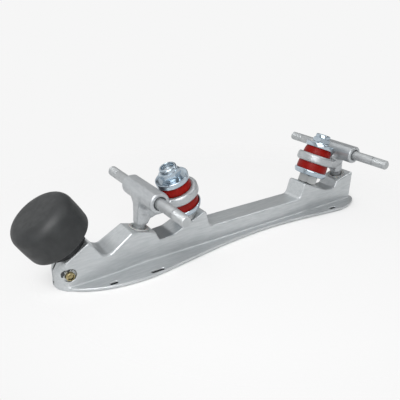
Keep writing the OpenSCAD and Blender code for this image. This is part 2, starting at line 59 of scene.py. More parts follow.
# Sizes of the solids that the dressed pieces follow, in millimetres and radians
AXLE_X, AXLE_H = 102.0, 53.2
KINGPIN_X, SEAT_H, KINGPIN_LEAN = 66.0, 25.5, math.radians(21)
PIVOT_X, PIVOT_H, PIVOT_LEAN, BALL_DEPTH = 108.7, 26.9, math.radians(14.5), 3.4
STOP_X, STOP_H, STOP_LEAN = 160.7, 26.6, math.radians(31.8)
NOSE_X, HEEL_X = 174.2, -124.0
FLANGE_T, SPINE_W, TOE_BOSS_W = 3.0, 19.8, 24.2
RECESS_H, VALLEY_H, POCKET_WALL = 16.6, 17.8, 3.8
SEAT_RISE = 1.3
RING_H, RING_T, RING_D, RING_SEAT = 24.6, 8.0, 33.0, 1.0
RING_LOW, RING_HIGH = RING_H - RING_T / 2, RING_H + RING_T / 2
BARREL_R, BARREL_HALF = 7.8, 22.5
AXLE_R, AXLE_GRIP_R = 4.0, 4.5
KINGPIN_R, KINGPIN_DEPTH, NUT_BORE = 4.75, 17, 4.78
# The stack on the kingpin: heights above its seat, the sheet of its cups, the play at a cushion
JAM_NUT_TOP, UPPER_CUP_H, CUP_SHEET, CUSHION_PLAY = 8.8, 36.0, 1.6, 0.05
CUP_R, CUP_INNER_R = 15.0, 14.05
CUP_SOCKET_R, CUP_SOCKET_DEPTH = 6.63, 6.2
# The toe stop: its stem's radius and depth, and how thick its nut and its washer are
STEM_R, STEM_DEPTH, STOP_NUT_T, WASHER_T = 8.0, 20.5, 6.4, 2.5
# The clamp's bore across the toe boss, how far above it the counterbore of the screw's head lies, and
# that counterbore's floor, out from the middle of the plate
CLAMP_X, CLAMP_H, COUNTERBORE_RISE, COUNTERBORE_FLOOR = NOSE_X - 8.3, 10.9, 1.1, 9.9
# How far the screw lies back and down from the bore's middle
SCREW_BACK, SCREW_DOWN = 0.6, 0.2
# The slots in the flange: the middle along and across the plate, and the length
SOLE_SLOTS = [(STOP_X - 21.4, 22.6, 6.3), (AXLE_X + 4.3, 24.9, 11.0), (-(AXLE_X - 15.8), 18.5, 8.5)]
SLOT_W = 3.2


# Materials

def linear(hex_code):
    """An sRGB hex colour as linear RGBA."""
    parts = [int(hex_code[i:i + 2], 16) / 255 for i in (1, 3, 5)]
    return [c / 12.92 if c <= 0.04045 else ((c + 0.055) / 1.055) ** 2.4 for c in parts] + [1.0]


def add(tree, kind, links=None, **settings):
    """Adds a node, sets its properties, and sets or links its inputs."""
    made = tree.nodes.new(kind)
    for key, value in settings.items():
        setattr(made, key, value)
    for key, value in (links or {}).items():
        if isinstance(value, bpy.types.NodeSocket):
            tree.links.new(value, made.inputs[key])
        else:
            made.inputs[key].default_value = value
    return made


def new_material(name, **constants):
    """A Principled material whose constants sit on the shader's own sockets."""
    mat = bpy.data.materials.new(name)
    mat.use_nodes = True
    tree = mat.node_tree
    shader = tree.nodes["Principled BSDF"]
    for key, value in constants.items():
        shader.inputs[key.replace("_", " ")].default_value = value
    where = add(tree, "ShaderNodeTexCoord").outputs["Object"]
    return mat, tree, shader, where


# Most of a noise lies between these two values
NOISE_LOW, NOISE_HIGH = 0.3, 0.7


def surface(name, tones, mottle, grain, depth_mm, shine=None, rough=None, drawn_out=None, dulled=None,
            **constants):
    """A material from layers of noise, each given by the size of its features in mm and its detail.

    The mottle mixes the two tones, the grain stands up by its depth, and the shine moves the
    roughness between the two values of rough. A layer named in drawn_out is scaled along the axes
    first. Where a piece's attribute of painted shade is 1, the surface has the darker tone of painted
    shade.
    """
    mat, tree, shader, where = new_material(name, **constants)
    noises = {}
    for layer, pattern in (("mottle", mottle), ("grain", grain), ("shine", shine)):
        if not pattern:
            continue
        place = where
        if drawn_out and layer in drawn_out:
            place = add(tree, "ShaderNodeMapping",
                        {"Vector": where, "Scale": drawn_out[layer]}).outputs["Vector"]
        size_mm, detail = pattern
        noises[layer] = add(tree, "ShaderNodeTexNoise", {
            "Vector": place, "Scale": 1 / (size_mm * MM), "Detail": detail,
            "Roughness": 0.55}).outputs["Fac"]
    share = add(tree, "ShaderNodeMapRange", {
        "Value": noises["mottle"], "From Min": NOISE_LOW, "From Max": NOISE_HIGH}).outputs["Result"]
    tone = add(tree, "ShaderNodeMix", {0: share, 6: linear(tones[0]), 7: linear(tones[1])},
               data_type="RGBA").outputs[2]
    # Painted shade: where the attribute is 1 the tone turns to the darker shade tone
    if dulled:
        valley_shade = add(tree, "ShaderNodeAttribute", attribute_name="valley_shade").outputs["Fac"]
        tone = add(tree, "ShaderNodeMix", {0: valley_shade, 6: tone, 7: linear(dulled)},
                   data_type="RGBA").outputs[2]
    tree.links.new(tone, shader.inputs["Base Color"])
    if shine:
        level = add(tree, "ShaderNodeMapRange", {
            "Value": noises["shine"], "From Min": NOISE_LOW, "From Max": NOISE_HIGH,
            "To Min": rough[0], "To Max": rough[1]}).outputs["Result"]
        tree.links.new(level, shader.inputs["Roughness"])
    relief = add(tree, "ShaderNodeBump", {
        "Height": noises["grain"], "Strength": 1.0, "Distance": depth_mm * MM}).outputs["Normal"]
    tree.links.new(relief, shader.inputs["Normal"])
    return mat


# Die-cast aluminium tumbled with stones: satin grey, with an even grain that is drawn at 0.4 mm so
# that it shows, and faint cloudy streaks along the casting where the stones dragged the grain out.
# The floors of the valleys are painted darker: painted shade where the trucks stand over them
TUMBLED = {"mottle": (1.6, 4), "grain": (0.4, 2), "depth_mm": 0.014, "shine": (3, 5),
           "rough": (0.32, 0.4), "dulled": "#7c8083", "Metallic": 0.6}
ALUMINIUM = surface("tumbled_plate_casting", ("#adb2b4", "#bfc2c4"),
                    drawn_out={"mottle": (0.14, 1.0, 1.0)}, **TUMBLED)
HANGER = surface("tumbled_hanger_casting", ("#a1a5a8", "#b0b3b5"),
                 drawn_out={"mottle": (1.0, 0.3, 1.0)}, **TUMBLED)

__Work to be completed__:
Extract all of the data above without altering anything.

__Exercise answer__:
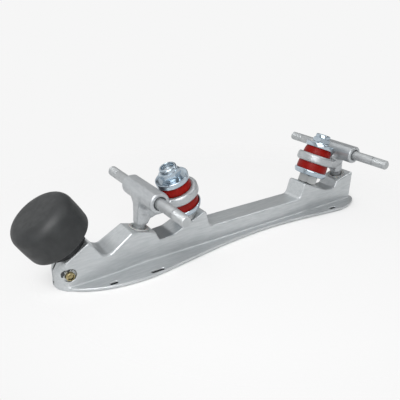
Keep writing the OpenSCAD and Blender code for this image. This is part 2, starting at line 59 of scene.py. More parts follow.
# Sizes of the solids that the dressed pieces follow, in millimetres and radians
AXLE_X, AXLE_H = 102.0, 53.2
KINGPIN_X, SEAT_H, KINGPIN_LEAN = 66.0, 25.5, math.radians(21)
PIVOT_X, PIVOT_H, PIVOT_LEAN, BALL_DEPTH = 108.7, 26.9, math.radians(14.5), 3.4
STOP_X, STOP_H, STOP_LEAN = 160.7, 26.6, math.radians(31.8)
NOSE_X, HEEL_X = 174.2, -124.0
FLANGE_T, SPINE_W, TOE_BOSS_W = 3.0, 19.8, 24.2
RECESS_H, VALLEY_H, POCKET_WALL = 16.6, 17.8, 3.8
SEAT_RISE = 1.3
RING_H, RING_T, RING_D, RING_SEAT = 24.6, 8.0, 33.0, 1.0
RING_LOW, RING_HIGH = RING_H - RING_T / 2, RING_H + RING_T / 2
BARREL_R, BARREL_HALF = 7.8, 22.5
AXLE_R, AXLE_GRIP_R = 4.0, 4.5
KINGPIN_R, KINGPIN_DEPTH, NUT_BORE = 4.75, 17, 4.78
# The stack on the kingpin: heights above its seat, the sheet of its cups, the play at a cushion
JAM_NUT_TOP, UPPER_CUP_H, CUP_SHEET, CUSHION_PLAY = 8.8, 36.0, 1.6, 0.05
CUP_R, CUP_INNER_R = 15.0, 14.05
CUP_SOCKET_R, CUP_SOCKET_DEPTH = 6.63, 6.2
# The toe stop: its stem's radius and depth, and how thick its nut and its washer are
STEM_R, STEM_DEPTH, STOP_NUT_T, WASHER_T = 8.0, 20.5, 6.4, 2.5
# The clamp's bore across the toe boss, how far above it the counterbore of the screw's head lies, and
# that counterbore's floor, out from the middle of the plate
CLAMP_X, CLAMP_H, COUNTERBORE_RISE, COUNTERBORE_FLOOR = NOSE_X - 8.3, 10.9, 1.1, 9.9
# How far the screw lies back and down from the bore's middle
SCREW_BACK, SCREW_DOWN = 0.6, 0.2
# The slots in the flange: the middle along and across the plate, and the length
SOLE_SLOTS = [(STOP_X - 21.4, 22.6, 6.3), (AXLE_X + 4.3, 24.9, 11.0), (-(AXLE_X - 15.8), 18.5, 8.5)]
SLOT_W = 3.2


# Materials

def linear(hex_code):
    """An sRGB hex colour as linear RGBA."""
    parts = [int(hex_code[i:i + 2], 16) / 255 for i in (1, 3, 5)]
    return [c / 12.92 if c <= 0.04045 else ((c + 0.055) / 1.055) ** 2.4 for c in parts] + [1.0]


def add(tree, kind, links=None, **settings):
    """Adds a node, sets its properties, and sets or links its inputs."""
    made = tree.nodes.new(kind)
    for key, value in settings.items():
        setattr(made, key, value)
    for key, value in (links or {}).items():
        if isinstance(value, bpy.types.NodeSocket):
            tree.links.new(value, made.inputs[key])
        else:
            made.inputs[key].default_value = value
    return made


def new_material(name, **constants):
    """A Principled material whose constants sit on the shader's own sockets."""
    mat = bpy.data.materials.new(name)
    mat.use_nodes = True
    tree = mat.node_tree
    shader = tree.nodes["Principled BSDF"]
    for key, value in constants.items():
        shader.inputs[key.replace("_", " ")].default_value = value
    where = add(tree, "ShaderNodeTexCoord").outputs["Object"]
    return mat, tree, shader, where


# Most of a noise lies between these two values
NOISE_LOW, NOISE_HIGH = 0.3, 0.7


def surface(name, tones, mottle, grain, depth_mm, shine=None, rough=None, drawn_out=None, dulled=None,
            **constants):
    """A material from layers of noise, each given by the size of its features in mm and its detail.

    The mottle mixes the two tones, the grain stands up by its depth, and the shine moves the
    roughness between the two values of rough. A layer named in drawn_out is scaled along the axes
    first. Where a piece's attribute of painted shade is 1, the surface has the darker tone of painted
    shade.
    """
    mat, tree, shader, where = new_material(name, **constants)
    noises = {}
    for layer, pattern in (("mottle", mottle), ("grain", grain), ("shine", shine)):
        if not pattern:
            continue
        place = where
        if drawn_out and layer in drawn_out:
            place = add(tree, "ShaderNodeMapping",
                        {"Vector": where, "Scale": drawn_out[layer]}).outputs["Vector"]
        size_mm, detail = pattern
        noises[layer] = add(tree, "ShaderNodeTexNoise", {
            "Vector": place, "Scale": 1 / (size_mm * MM), "Detail": detail,
            "Roughness": 0.55}).outputs["Fac"]
    share = add(tree, "ShaderNodeMapRange", {
        "Value": noises["mottle"], "From Min": NOISE_LOW, "From Max": NOISE_HIGH}).outputs["Result"]
    tone = add(tree, "ShaderNodeMix", {0: share, 6: linear(tones[0]), 7: linear(tones[1])},
               data_type="RGBA").outputs[2]
    # Painted shade: where the attribute is 1 the tone turns to the darker shade tone
    if dulled:
        valley_shade = add(tree, "ShaderNodeAttribute", attribute_name="valley_shade").outputs["Fac"]
        tone = add(tree, "ShaderNodeMix", {0: valley_shade, 6: tone, 7: linear(dulled)},
                   data_type="RGBA").outputs[2]
    tree.links.new(tone, shader.inputs["Base Color"])
    if shine:
        level = add(tree, "ShaderNodeMapRange", {
            "Value": noises["shine"], "From Min": NOISE_LOW, "From Max": NOISE_HIGH,
            "To Min": rough[0], "To Max": rough[1]}).outputs["Result"]
        tree.links.new(level, shader.inputs["Roughness"])
    relief = add(tree, "ShaderNodeBump", {
        "Height": noises["grain"], "Strength": 1.0, "Distance": depth_mm * MM}).outputs["Normal"]
    tree.links.new(relief, shader.inputs["Normal"])
    return mat


# Die-cast aluminium tumbled with stones: satin grey, with an even grain that is drawn at 0.4 mm so
# that it shows, and faint cloudy streaks along the casting where the stones dragged the grain out.
# The floors of the valleys are painted darker: painted shade where the trucks stand over them
TUMBLED = {"mottle": (1.6, 4), "grain": (0.4, 2), "depth_mm": 0.014, "shine": (3, 5),
           "rough": (0.32, 0.4), "dulled": "#7c8083", "Metallic": 0.6}
ALUMINIUM = surface("tumbled_plate_casting", ("#adb2b4", "#bfc2c4"),
                    drawn_out={"mottle": (0.14, 1.0, 1.0)}, **TUMBLED)
HANGER = surface("tumbled_hanger_casting", ("#a1a5a8", "#b0b3b5"),
                 drawn_out={"mottle": (1.0, 0.3, 1.0)}, **TUMBLED)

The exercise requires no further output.